On ouvre la porte à une complexité plus grande, mais qui permet de mieux expliquer ce que l’on peut constater chez les patients.
Si l’on considère que tant de facteurs peuvent avoir un si grand impact, est-ce que cela a du sens de dire de manger 83 grammes maximum de tel fruit et 42 de tel légume ? Je comprends bien qu’on ne peut pas tester toutes les variétés de chaque fruit et légume, mais s’il faut faire des moyennes, peut-être faut-il lâcher du lest sur ce terrain-là et accepter d’être moins précis, arrondir les poids indiqués paraît acceptable.
Se faire accompagner par une diététicienne experte est très judicieux si vous souhaitez de l’aide pour identifier vos intolérances ou si vous vous sentez perdu(e).

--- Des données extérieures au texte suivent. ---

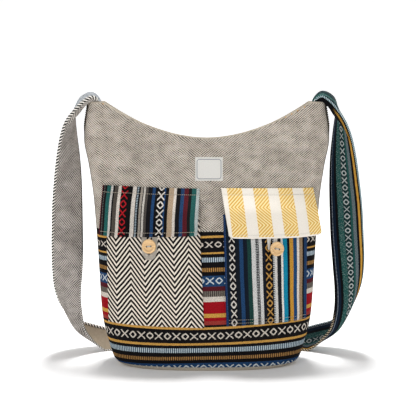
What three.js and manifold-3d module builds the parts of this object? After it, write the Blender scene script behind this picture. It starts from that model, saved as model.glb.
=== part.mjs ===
// A jhola shoulder bag: hemp twill above, striped hand-loom cloth below, two flapped
// patch pockets with wooden buttons, and a broad strap of two cloths dropped behind it.
// Millimetres, +Z up, front towards -Y, origin at the middle of the base on the floor.
import * as THREE from "three";
import { mergeVertices } from "three/addons/utils/BufferGeometryUtils.js";
import Module from "manifold-3d";

const wasm = await Module();
wasm.setup();

// The bag's body
const BAG_WIDTH = 362;
const BAG_DEPTH = 120;
const PEAK_HEIGHT = 394;
const MOUTH_HEIGHT = 342;
const PEAK_SPREAD = 306;
const RIM_CURVE = 1.85;
const BACK_RIM_DROP = 5;
const SEAM_HEIGHT = 208;
const BASE_EDGE = 6;
const BODY_CLOTH = 2.4;

// Gaps that stand for sewn joints
const SEAM_GAP = 0.3;
const PATCH_GAP = 0.5;

// Left pocket, of herringbone cloth, and the right one, of striped cloth
const POCKET_CLOTH = 2;
const POCKET_PUFF = 11;
const POCKET_SIDE_CURVE = 0.7;
const LEFT_POCKET = { left: -147, right: -5.5, bottom: 67, top: 229 };
const RIGHT_POCKET = { left: 25, right: 148.5, bottom: 70, top: 233 };

// Flaps: the corners of each, across and up
const FLAP_CLOTH = 2.6;
const FLAP_SIDE_DROP = 0.3;
const LEFT_FLAP = {
  topLeft: [-153, 274],
  topRight: [-10, 270],
  bottomLeft: [-159, 201],
  bottomRight: [-13.5, 204],
};
const RIGHT_FLAP = {
  topLeft: [21, 271],
  topRight: [157, 270],
  bottomLeft: [35, 204],
  bottomRight: [169, 206],
};

// Buttons, each as far below its flap's edge as `belowFlap` says, and their loops
const BUTTON_DIAMETER = 21;
const BUTTON_THICKNESS = 4.6;
const BUTTON_DISH = 1.2;
const BUTTON_STAND = 0.35;
const THREAD_HOLE = 2.4;
const HOLE_SPACING = 5.4;
const LEFT_BUTTON = { across: -83, belowFlap: 3 };
const RIGHT_BUTTON = { across: 101, belowFlap: 9.5 };
const LOOP_TAPE = 1.5;
const LEFT_LOOP = { halfWidth: 11.5, slot: 4, head: 24, tip: 20 };
const RIGHT_LOOP = { halfWidth: 9.5, slot: 3, head: 27, tip: 8 };
const LOOP_HEAD_CURVE = 0.35;
const LOOP_TIP_CURVE = 0.85;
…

N’oubliez pas que ces tests ont été réalisés en Australie, avec des fruits et légumes australiens. On peut difficilement faire plus loin sur la planète : leur climat, pratiques agricoles et variétés choisies sont donc potentiellement très éloignés des nôtres.
Cela met surtout en lumière la nécessité encore plus flagrante de réaliser des tests « chez nous ».
Les chercheurs de l’Université de Monash l’avouent d’ailleurs eux-mêmes :
Sans surprise, nous avons constaté que les teneurs en FODMAP d’aliments, spécifiquement les produits frais, peuvent varier significativement de pays à pays.
Monash, décembre 2021 (source 1)
On s’y met ?
Sources utilisées
Source 1 : Retested Foods – Why FODMAP Content Might Change, blog Monash, 2 décembre 2022 (mais une version précédente avait été publiée le 14 décembre 2021).